**The exercise**
Copy every line from the material below that holds "follow".

**Material to process**

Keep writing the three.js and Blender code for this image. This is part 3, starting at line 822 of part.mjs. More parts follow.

---

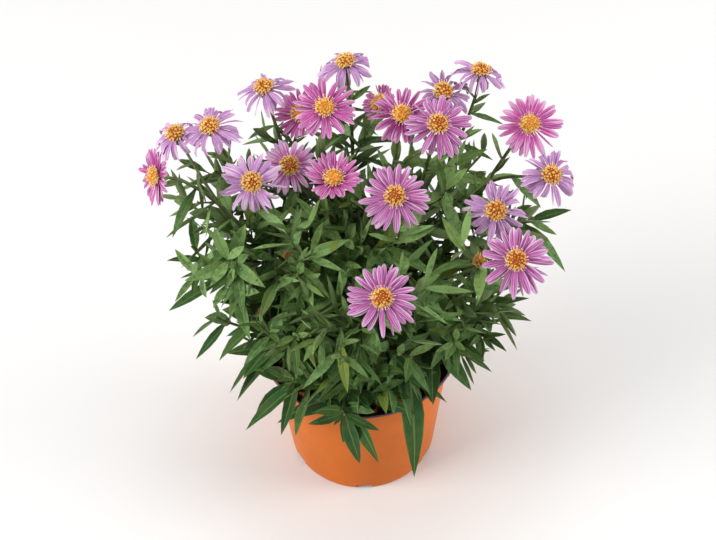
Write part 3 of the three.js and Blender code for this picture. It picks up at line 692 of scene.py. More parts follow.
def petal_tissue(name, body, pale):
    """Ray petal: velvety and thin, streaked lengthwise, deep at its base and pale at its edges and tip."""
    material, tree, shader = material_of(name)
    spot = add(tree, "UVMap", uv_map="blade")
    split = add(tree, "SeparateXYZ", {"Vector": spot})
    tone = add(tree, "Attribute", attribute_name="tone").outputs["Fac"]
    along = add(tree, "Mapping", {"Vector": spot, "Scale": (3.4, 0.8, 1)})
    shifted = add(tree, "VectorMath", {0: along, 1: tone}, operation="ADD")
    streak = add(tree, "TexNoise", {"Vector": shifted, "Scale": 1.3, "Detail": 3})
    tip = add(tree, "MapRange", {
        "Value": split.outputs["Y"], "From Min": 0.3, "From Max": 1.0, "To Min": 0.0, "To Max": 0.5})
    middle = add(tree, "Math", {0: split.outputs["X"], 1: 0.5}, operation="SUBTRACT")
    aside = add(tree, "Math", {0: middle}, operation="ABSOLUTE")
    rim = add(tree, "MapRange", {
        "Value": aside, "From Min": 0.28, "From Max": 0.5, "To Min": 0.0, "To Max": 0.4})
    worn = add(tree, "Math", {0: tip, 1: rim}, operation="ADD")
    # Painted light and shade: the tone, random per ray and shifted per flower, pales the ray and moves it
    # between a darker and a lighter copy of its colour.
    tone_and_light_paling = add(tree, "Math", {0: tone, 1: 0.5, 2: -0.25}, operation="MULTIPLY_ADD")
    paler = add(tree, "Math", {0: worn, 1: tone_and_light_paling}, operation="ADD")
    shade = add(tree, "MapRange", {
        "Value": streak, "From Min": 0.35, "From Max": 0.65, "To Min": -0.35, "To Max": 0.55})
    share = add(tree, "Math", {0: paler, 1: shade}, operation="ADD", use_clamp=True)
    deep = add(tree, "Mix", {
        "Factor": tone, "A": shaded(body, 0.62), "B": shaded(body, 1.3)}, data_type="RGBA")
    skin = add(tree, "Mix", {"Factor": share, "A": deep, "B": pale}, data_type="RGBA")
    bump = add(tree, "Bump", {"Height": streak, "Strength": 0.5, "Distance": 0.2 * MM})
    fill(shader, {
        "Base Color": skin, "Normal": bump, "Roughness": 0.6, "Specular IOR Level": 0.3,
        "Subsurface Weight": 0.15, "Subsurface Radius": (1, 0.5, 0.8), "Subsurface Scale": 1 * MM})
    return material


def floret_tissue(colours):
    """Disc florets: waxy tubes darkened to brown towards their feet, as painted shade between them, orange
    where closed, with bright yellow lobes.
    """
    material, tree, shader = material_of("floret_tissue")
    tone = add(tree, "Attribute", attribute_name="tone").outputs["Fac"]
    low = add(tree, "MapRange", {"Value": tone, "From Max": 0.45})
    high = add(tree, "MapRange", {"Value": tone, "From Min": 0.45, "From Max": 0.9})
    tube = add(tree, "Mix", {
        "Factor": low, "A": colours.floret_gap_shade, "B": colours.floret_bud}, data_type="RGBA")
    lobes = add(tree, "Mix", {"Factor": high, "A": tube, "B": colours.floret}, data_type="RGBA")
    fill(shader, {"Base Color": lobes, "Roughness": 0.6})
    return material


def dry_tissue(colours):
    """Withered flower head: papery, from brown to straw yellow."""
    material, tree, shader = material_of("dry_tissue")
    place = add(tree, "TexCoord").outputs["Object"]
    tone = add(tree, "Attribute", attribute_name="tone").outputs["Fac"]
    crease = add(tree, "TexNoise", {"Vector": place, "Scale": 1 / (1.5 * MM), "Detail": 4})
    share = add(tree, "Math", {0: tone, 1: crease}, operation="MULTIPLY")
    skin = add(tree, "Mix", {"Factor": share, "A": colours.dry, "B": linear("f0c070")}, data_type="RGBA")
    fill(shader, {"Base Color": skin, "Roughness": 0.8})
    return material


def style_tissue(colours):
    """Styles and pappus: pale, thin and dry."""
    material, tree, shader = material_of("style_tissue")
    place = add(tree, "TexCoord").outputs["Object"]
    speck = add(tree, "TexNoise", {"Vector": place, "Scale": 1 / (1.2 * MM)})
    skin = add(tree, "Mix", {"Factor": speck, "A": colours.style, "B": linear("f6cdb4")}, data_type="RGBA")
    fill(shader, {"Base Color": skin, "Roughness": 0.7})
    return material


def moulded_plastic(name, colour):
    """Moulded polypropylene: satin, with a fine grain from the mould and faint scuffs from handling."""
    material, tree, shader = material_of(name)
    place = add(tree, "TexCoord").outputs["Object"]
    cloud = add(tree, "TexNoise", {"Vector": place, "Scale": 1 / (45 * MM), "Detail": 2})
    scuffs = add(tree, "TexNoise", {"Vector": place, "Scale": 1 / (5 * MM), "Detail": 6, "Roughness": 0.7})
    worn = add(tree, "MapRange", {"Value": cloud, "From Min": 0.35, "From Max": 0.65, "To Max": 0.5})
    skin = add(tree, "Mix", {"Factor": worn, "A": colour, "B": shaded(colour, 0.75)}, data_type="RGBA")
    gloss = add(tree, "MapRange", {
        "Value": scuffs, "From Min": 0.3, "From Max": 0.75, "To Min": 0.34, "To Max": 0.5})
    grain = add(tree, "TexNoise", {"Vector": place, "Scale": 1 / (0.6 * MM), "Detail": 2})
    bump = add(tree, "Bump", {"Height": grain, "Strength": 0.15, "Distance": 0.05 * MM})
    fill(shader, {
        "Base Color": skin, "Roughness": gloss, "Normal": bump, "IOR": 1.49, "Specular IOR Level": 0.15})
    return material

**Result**
Keep writing the three.js and Blender code for this image. This is part 3, starting at line 822 of part.mjs. More parts follow.
Write part 3 of the three.js and Blender code for this picture. It picks up at line 692 of scene.py. More parts follow.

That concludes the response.